Sunday, 20 June 2010
A South American Canoe Based Culture
Light at the Edge of the World, by Wade Davis, is not primarily about boats. Its subtitle, A Journey Through the Realm of Vanishing Cultures, does a good job describing the subject matter. But it does treat with the culture of the Warao, the largest indigenous society in Venezuela, and so it is of interest to us.
The Warao live on the Orinoco River delta, and their homes are raised above the water or thoroughly wet land on stilts. Whole villages are connected by raised walkways between houses. Naturally, watercraft play an important role in their lives. And deaths. The dead are "buried" in a canoe raised on a platform and protected by a thatched roof.

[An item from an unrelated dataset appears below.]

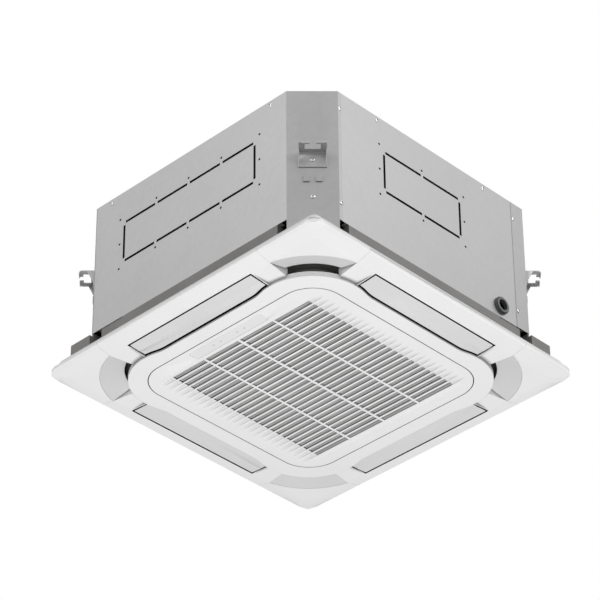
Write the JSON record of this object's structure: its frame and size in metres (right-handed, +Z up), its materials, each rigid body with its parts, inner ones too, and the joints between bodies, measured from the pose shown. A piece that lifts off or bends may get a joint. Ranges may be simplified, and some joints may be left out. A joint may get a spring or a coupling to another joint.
{
  "type": "ceiling cassette air conditioner",
  "caption": "Ceiling cassette air conditioner: square panel with swinging louvers and a drop-down intake grille, below a chamfered steel casing hung by corner brackets.",
  "frame": {"origin": "middle of the panel in the plane of the ceiling's underside, where the gasket seats", "axes": "+Z up into the ceiling; the intake door is hinged on the -X side and the pipes leave the +X +Y corner; -Y is the side with the cable grommet"},
  "size_m": [0.95, 0.95, 0.517],
  "materials": {
    "galvanised_sheet": "satin",
    "corner_sheet": "satin",
    "hanger_steel": "satin",
    "zinc_steel": "satin",
    "black_rubber": "matt",
    "liner_foam": "matt",
    "pan_foam": "matt",
    "gasket_foam": "matt",
    "bell_plastic": "satin",
    "motor_can": "satin",
    "fan_plastic": "satin",
    "fin_aluminium": "satin",
    "copper": "satin",
    "drain_plastic": "satin",
    "box_steel": "satin",
    "circuit_board": "satin",
    "panel_white": "satin",
    "louver_grey": "satin",
    "drive_black": "satin",
    "acetal_white": "satin",
    "filter_net": "matt",
    "window_plastic": "gloss"
  },
  "bodies": {
    "casing": {"top_plate": "galvanised_sheet", "side_plate_west": "galvanised_sheet", "side_plate_south": "galvanised_sheet", "side_plate_east": "galvanised_sheet", "side_plate_north": "galvanised_sheet", "corner_plate_sw": "corner_sheet", "corner_plate_se": "corner_sheet", "corner_plate_ne": "corner_sheet", "corner_plate_nw": "corner_sheet", "hanger_sw": "hanger_steel", "hanger_se": "hanger_steel", "hanger_ne": "hanger_steel", "hanger_nw": "hanger_steel", "casing_screws": "zinc_steel", "hanger_screws": "zinc_steel", "cable_grommet": "black_rubber", "foam_liner": "liner_foam", "drain_pan": "pan_foam", "bell_mouth": "bell_plastic", "fan_motor": "motor_can", "motor_mounts": "black_rubber", "coil_fins": "fin_aluminium", "coil_tubes": "copper", "coil_end_plates": "zinc_steel", "gas_pipe": "copper", "liquid_pipe": "copper", "drain_socket": "drain_plastic", "drain_pump": "drain_plastic", "control_box": "box_steel", "control_box_cover": "box_steel", "terminal_block": "circuit_board", "panel_frame": "panel_white", "ceiling_gasket": "gasket_foam", "corner_cover_sw": "panel_white", "corner_cover_se": "panel_white", "corner_cover_ne": "panel_white", "corner_cover_nw": "panel_white", "panel_bolts": "zinc_steel", "louver_motors": "drive_black", "louver_bushes": "acetal_white", "latch_bodies": "acetal_white"},
    "fan_rotor": {"motor_shaft": "zinc_steel", "turbo_fan": "fan_plastic", "fan_nut": "zinc_steel"},
    "west_louver": {"louver_west": "louver_grey"},
    "south_louver": {"louver_south": "louver_grey"},
    "east_louver": {"louver_east": "louver_grey"},
    "north_louver": {"louver_north": "louver_grey"},
    "intake_door": {"grille_door": "panel_white", "grille_hinge_pins": "zinc_steel", "air_filter": "filter_net", "receiver_window": "window_plastic", "receiver_board": "circuit_board"},
    "south_latch": {"latch_plunger_south": "drive_black"},
    "north_latch": {"latch_plunger_north": "drive_black"},
    "drain_float": {"pump_float": "drain_plastic"}
  },
  "joints": [
    {"name": "fan_spin", "type": "hinge", "parent": "casing", "child": "fan_rotor", "pos_m": [0, 0, 0.35], "axis": [0, 0, 1], "continuous": true},
    {"name": "louver_tilt_west", "type": "hinge", "parent": "casing", "child": "west_louver", "pos_m": [-0.39, 0, -0.012], "axis": [0, -1, 0], "range_deg": [0, 60]},
    {"name": "louver_tilt_south", "type": "hinge", "parent": "casing", "child": "south_louver", "pos_m": [0, -0.39, -0.012], "axis": [1, 0, 0], "range_deg": [0, 60]},
    {"name": "louver_tilt_east", "type": "hinge", "parent": "casing", "child": "east_louver", "pos_m": [0.39, 0, -0.012], "axis": [0, 1, 0], "range_deg": [0, 60]},
    {"name": "louver_tilt_north", "type": "hinge", "parent": "casing", "child": "north_louver", "pos_m": [0, 0.39, -0.012], "axis": [-1, 0, 0], "range_deg": [0, 60]},
    {"name": "grille_swing", "type": "hinge", "parent": "casing", "child": "intake_door", "pos_m": [-0.311, 0, -0.03], "axis": [0, 1, 0], "range_deg": [0, 45]},
    {"name": "latch_push_south", "type": "slide", "parent": "casing", "child": "south_latch", "axis": [0, 0, 1], "range_m": [0, 0.003], "stiffness_N_per_m": 500, "springref_m": -0.004},
    {"name": "latch_push_north", "type": "slide", "parent": "casing", "child": "north_latch", "axis": [0, 0, 1], "range_m": [0, 0.003], "stiffness_N_per_m": 500, "springref_m": -0.004},
    {"name": "float_rise", "type": "slide", "parent": "casing", "child": "drain_float", "axis": [0, 0, 1], "range_m": [0, 0.01]}
  ]
}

The Warao rely upon their shamans to mediate the spirit world, and many common objects come into play for ritual use. From here, I'll quote:
The most sacred object of all...was also the most utilitarian, the very canoes that had carried us for days now into the forests. Warao means "Owners of canoes," and in a world of water, the people not only travel by canoe, they virtually live in them: sleeping, playing, cooking, trading. To be a builder of canoes is to become a man. Not to possess a canoe is to be relegated among the undistinguished souls of the dead, impoverished, unfed, the lowest of the low. An infant's first canoe is the flat root of a sangrito tree, a plank laid down on the floor of the hut, a surface to practice upon. Before a child can walk, he can paddle, and after a week in Winikina, I grew used to the sight of three-year-old boys and girls, alone, fearlessly maneuvering small dugouts across the wide expanse of the river.

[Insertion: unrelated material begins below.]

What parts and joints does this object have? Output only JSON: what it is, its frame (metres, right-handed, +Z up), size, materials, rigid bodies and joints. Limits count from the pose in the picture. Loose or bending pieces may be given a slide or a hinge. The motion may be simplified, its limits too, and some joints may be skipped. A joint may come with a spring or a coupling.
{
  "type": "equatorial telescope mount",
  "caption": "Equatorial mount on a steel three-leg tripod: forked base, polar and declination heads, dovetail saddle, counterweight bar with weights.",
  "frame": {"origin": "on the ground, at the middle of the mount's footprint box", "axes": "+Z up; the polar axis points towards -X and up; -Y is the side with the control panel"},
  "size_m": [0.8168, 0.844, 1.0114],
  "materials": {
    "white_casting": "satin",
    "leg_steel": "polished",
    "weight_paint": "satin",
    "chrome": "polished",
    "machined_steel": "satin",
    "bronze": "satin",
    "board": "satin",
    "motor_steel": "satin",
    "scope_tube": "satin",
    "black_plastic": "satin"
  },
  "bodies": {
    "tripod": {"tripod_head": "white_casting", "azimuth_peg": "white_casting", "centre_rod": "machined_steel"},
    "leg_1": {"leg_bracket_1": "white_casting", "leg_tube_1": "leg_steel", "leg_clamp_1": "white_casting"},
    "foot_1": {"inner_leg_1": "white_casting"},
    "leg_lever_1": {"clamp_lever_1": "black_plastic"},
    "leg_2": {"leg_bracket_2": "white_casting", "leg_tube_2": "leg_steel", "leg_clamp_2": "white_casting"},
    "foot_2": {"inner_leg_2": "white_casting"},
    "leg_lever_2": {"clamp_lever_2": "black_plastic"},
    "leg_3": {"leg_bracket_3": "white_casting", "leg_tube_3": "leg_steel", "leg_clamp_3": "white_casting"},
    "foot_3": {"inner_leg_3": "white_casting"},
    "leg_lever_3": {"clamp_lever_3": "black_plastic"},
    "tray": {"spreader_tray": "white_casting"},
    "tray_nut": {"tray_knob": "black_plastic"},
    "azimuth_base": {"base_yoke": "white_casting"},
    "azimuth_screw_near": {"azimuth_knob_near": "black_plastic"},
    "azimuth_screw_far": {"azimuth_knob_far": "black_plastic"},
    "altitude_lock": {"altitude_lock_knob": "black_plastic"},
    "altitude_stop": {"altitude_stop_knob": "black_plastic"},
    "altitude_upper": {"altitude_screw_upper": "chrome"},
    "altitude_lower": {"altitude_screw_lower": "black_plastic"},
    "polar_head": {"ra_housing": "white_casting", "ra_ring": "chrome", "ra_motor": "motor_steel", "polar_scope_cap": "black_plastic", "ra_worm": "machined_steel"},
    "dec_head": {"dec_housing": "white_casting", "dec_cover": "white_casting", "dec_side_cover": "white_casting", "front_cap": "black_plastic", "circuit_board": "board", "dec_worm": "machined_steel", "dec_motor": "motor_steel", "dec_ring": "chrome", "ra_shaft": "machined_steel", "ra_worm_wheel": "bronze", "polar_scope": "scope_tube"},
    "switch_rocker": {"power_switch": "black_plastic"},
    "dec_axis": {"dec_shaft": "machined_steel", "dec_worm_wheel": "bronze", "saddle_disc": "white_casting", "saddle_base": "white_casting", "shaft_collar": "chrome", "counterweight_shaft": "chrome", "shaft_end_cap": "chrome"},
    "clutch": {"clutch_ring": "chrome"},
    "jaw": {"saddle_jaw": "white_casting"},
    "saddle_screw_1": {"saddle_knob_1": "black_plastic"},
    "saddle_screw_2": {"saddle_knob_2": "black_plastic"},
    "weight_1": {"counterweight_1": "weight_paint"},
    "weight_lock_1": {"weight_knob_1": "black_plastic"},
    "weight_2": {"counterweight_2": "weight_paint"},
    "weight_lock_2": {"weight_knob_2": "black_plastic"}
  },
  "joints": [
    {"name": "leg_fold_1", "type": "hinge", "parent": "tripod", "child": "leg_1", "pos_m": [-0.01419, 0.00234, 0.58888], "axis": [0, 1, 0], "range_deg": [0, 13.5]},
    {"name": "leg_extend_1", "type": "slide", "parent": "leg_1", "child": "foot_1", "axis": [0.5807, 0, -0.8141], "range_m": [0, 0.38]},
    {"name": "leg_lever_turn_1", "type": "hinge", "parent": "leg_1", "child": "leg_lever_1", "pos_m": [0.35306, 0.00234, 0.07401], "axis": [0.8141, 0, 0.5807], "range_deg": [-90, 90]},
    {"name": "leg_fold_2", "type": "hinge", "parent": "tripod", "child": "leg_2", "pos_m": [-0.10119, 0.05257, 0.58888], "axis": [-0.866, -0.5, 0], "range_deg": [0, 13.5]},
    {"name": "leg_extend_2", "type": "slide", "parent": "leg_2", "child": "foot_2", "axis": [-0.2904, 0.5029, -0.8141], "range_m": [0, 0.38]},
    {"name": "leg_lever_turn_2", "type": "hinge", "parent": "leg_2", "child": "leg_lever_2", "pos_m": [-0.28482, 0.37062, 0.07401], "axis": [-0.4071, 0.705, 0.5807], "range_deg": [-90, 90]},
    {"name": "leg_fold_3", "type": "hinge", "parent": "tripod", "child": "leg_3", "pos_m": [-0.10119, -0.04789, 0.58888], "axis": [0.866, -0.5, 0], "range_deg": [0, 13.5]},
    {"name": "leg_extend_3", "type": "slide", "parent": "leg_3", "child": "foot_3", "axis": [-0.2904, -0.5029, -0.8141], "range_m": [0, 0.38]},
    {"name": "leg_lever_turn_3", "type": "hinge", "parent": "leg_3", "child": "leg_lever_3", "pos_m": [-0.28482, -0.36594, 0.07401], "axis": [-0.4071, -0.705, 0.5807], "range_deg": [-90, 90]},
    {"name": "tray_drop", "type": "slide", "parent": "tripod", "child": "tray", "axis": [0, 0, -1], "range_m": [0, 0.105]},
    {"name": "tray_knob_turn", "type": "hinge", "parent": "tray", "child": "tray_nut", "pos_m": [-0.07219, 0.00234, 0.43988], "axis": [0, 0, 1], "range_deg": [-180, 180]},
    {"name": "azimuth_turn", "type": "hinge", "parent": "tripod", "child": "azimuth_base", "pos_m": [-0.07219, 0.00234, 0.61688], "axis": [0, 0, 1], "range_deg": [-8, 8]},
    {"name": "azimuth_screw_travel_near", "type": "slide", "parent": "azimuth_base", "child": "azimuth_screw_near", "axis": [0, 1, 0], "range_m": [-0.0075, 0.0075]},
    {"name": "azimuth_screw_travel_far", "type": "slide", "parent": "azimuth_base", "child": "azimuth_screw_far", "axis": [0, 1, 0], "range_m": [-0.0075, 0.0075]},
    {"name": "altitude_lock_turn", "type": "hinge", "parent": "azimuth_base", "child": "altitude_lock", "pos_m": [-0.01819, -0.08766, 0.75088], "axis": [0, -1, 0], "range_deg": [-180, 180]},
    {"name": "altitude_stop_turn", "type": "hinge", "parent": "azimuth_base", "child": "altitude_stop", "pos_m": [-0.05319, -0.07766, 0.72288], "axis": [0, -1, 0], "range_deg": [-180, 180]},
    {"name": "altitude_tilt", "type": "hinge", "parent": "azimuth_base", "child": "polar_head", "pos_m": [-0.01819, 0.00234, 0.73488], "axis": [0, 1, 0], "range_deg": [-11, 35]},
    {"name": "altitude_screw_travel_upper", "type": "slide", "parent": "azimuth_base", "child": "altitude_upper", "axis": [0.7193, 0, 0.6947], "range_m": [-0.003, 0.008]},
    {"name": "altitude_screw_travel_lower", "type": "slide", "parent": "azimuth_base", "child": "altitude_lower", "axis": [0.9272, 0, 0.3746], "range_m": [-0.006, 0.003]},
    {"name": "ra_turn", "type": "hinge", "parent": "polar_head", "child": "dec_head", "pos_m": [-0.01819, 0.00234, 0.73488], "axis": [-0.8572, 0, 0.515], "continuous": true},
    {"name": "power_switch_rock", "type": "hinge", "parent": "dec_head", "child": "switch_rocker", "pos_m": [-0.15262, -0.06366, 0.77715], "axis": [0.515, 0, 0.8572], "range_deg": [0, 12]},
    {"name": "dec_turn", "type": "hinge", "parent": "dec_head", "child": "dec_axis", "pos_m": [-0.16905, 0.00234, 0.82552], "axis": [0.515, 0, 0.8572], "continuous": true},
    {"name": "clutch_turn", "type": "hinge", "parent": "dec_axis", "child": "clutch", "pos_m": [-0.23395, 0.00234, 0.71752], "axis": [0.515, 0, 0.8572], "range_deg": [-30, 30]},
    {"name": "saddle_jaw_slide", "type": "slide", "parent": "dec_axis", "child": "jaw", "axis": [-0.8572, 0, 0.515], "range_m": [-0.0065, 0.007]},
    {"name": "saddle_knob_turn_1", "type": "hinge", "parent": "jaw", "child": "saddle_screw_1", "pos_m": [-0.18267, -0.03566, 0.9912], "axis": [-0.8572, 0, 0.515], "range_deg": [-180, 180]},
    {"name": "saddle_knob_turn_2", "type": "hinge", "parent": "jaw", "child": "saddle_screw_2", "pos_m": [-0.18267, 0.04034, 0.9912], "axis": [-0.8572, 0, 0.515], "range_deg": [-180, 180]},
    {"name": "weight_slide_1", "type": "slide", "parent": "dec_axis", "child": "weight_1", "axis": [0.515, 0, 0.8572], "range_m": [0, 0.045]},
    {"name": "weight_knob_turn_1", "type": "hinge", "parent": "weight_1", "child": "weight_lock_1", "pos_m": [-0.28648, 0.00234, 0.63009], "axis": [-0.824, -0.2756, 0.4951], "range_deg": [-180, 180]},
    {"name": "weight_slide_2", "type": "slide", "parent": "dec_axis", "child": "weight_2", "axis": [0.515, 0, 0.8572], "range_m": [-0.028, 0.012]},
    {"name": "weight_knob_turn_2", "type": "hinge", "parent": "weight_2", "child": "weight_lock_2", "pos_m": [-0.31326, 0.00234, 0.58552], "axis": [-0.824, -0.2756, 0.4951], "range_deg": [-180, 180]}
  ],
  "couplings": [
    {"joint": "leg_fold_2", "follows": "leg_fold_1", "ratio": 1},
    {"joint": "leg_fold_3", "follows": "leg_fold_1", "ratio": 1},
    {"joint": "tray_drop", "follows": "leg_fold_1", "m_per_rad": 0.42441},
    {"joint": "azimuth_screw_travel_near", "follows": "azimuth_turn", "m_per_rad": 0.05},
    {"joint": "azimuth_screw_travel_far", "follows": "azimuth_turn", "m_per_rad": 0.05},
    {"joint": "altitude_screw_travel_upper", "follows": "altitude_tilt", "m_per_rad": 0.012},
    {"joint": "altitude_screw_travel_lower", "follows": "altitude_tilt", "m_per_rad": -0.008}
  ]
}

Canoes, in addition to providing an essential means of transportation, moving goods and people throughout the delta, are, more profoundly, the vessels of Warao culture. The toy-like dugout of the child, the discarded hull slowly rotting beneath the landing, the massive seagoing craft that once journeyed to Trinidad and beyond -- all represent the mystical knowledge transmitted by the master builder and acquired by the apprentice during their construction, every step of which is dominated by shamanic insight and regulation.

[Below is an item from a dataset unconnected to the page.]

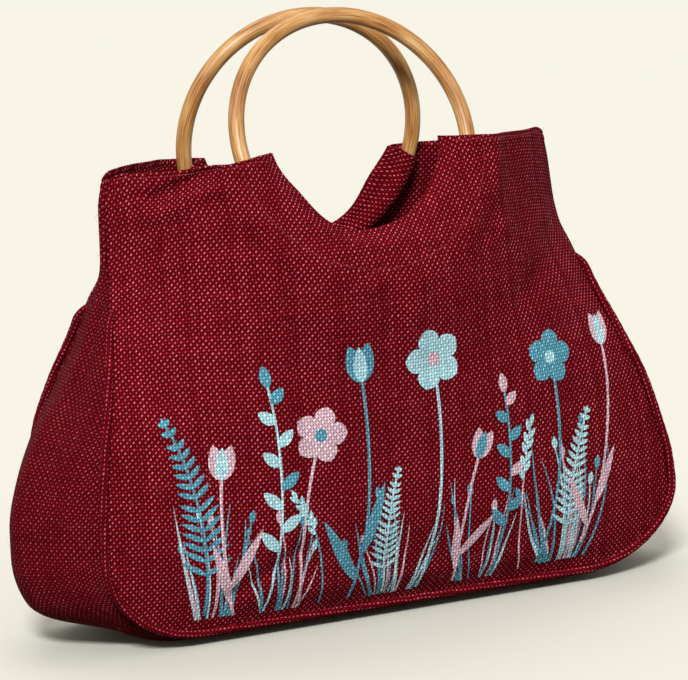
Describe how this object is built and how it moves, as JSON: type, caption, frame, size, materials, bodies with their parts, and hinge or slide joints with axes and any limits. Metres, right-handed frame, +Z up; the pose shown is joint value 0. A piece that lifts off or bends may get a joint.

No tree can be felled without the permission of the ancients, the ancestral carpenters who receive offerings of sago starch and tobacco. The spirit of the trees lives on in the canoes, which are carved from the embodiment of Dauarani, the Mother of the Forest, whose womb is both birth canal and coffin. The master builder, who must abstain from sex with his wife until the canoe is consecrated, is visited daily by the spirit of the tree; and as the canoe takes shape as the vulva of the goddess, the very act of carving becomes a mystical act of love, intercourse with the divine.
I quote at length because Davis is such a lyrical writer, so adept at capturing something of the essence of the cultures he has visited. In addition to its worthwhile text, Light at the Edge of the World is also a coffee-table-type book of Davis's photographs although, unfortunately, there are no photos of the Waraos' canoes. (There is a smattering of photos of canoes from other cultures, however.)
The book appears to have been produced as a companion project to a video of the same title, but I have not seen that. And just FYI, the title appears to have come from a Jules Verne book, Le Phare du bout du monde, the light (phare) in question meaning "lighthouse." The Verne book was made into a 1971 movie with Kirk Douglas.